To forecast the future, you need more than just 'yesterday.' LSTMs provide the persistent memory needed to capture long-term dependencies in sequences.
1Solving the Memory Problem
Standard Recurrent Neural Networks (RNNs) suffer from the Vanishing Gradient problem: as information passes through many time steps, the 'signal' gets weaker and weaker until the model 'forgets' the beginning of the sequence. LSTMs solve this with a unique architecture that allows information to flow through the Cell State relatively unchanged, allowing the network to maintain 'memories' for hundreds or even thousands of time steps.
2Forget & Input Gates
The 'intelligence' of an LSTM comes from its Gates.
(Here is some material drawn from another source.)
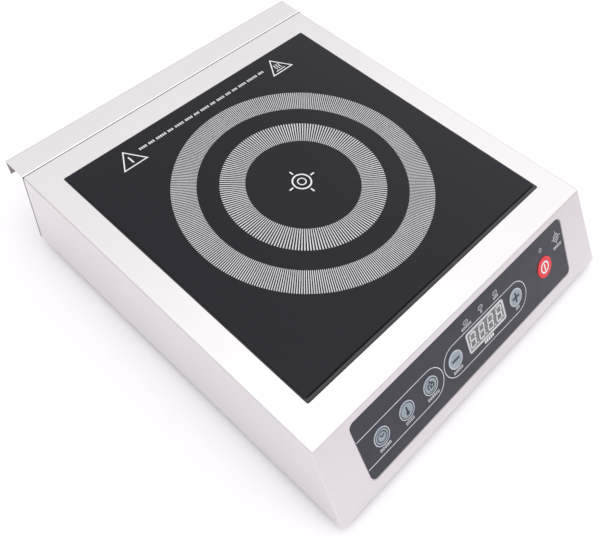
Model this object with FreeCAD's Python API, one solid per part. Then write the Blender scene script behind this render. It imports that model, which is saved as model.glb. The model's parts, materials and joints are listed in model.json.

The Forget Gate looks at new input and decides which parts of the old memory are now irrelevant (e.g., 'A new trend has started, forget the old one'). The Input Gate decides which parts of the new data are worth storing. This selective memory allows the LSTM to focus only on the signals that contribute to an accurate forecast, while ignoring the noise.
33D Tensor Shaping
Unlike standard ML, LSTMs require data in a 3D Tensor format: [Samples, Time Steps, Features]. This structure explicitly tells the model how many historical steps to look at for each prediction. For example, to predict tomorrow's stock price using the last 30 days of data, your input shape would be (32, 30, 1), where 32 is the batch size, 30 is the 'look-back' window, and 1 is the price itself.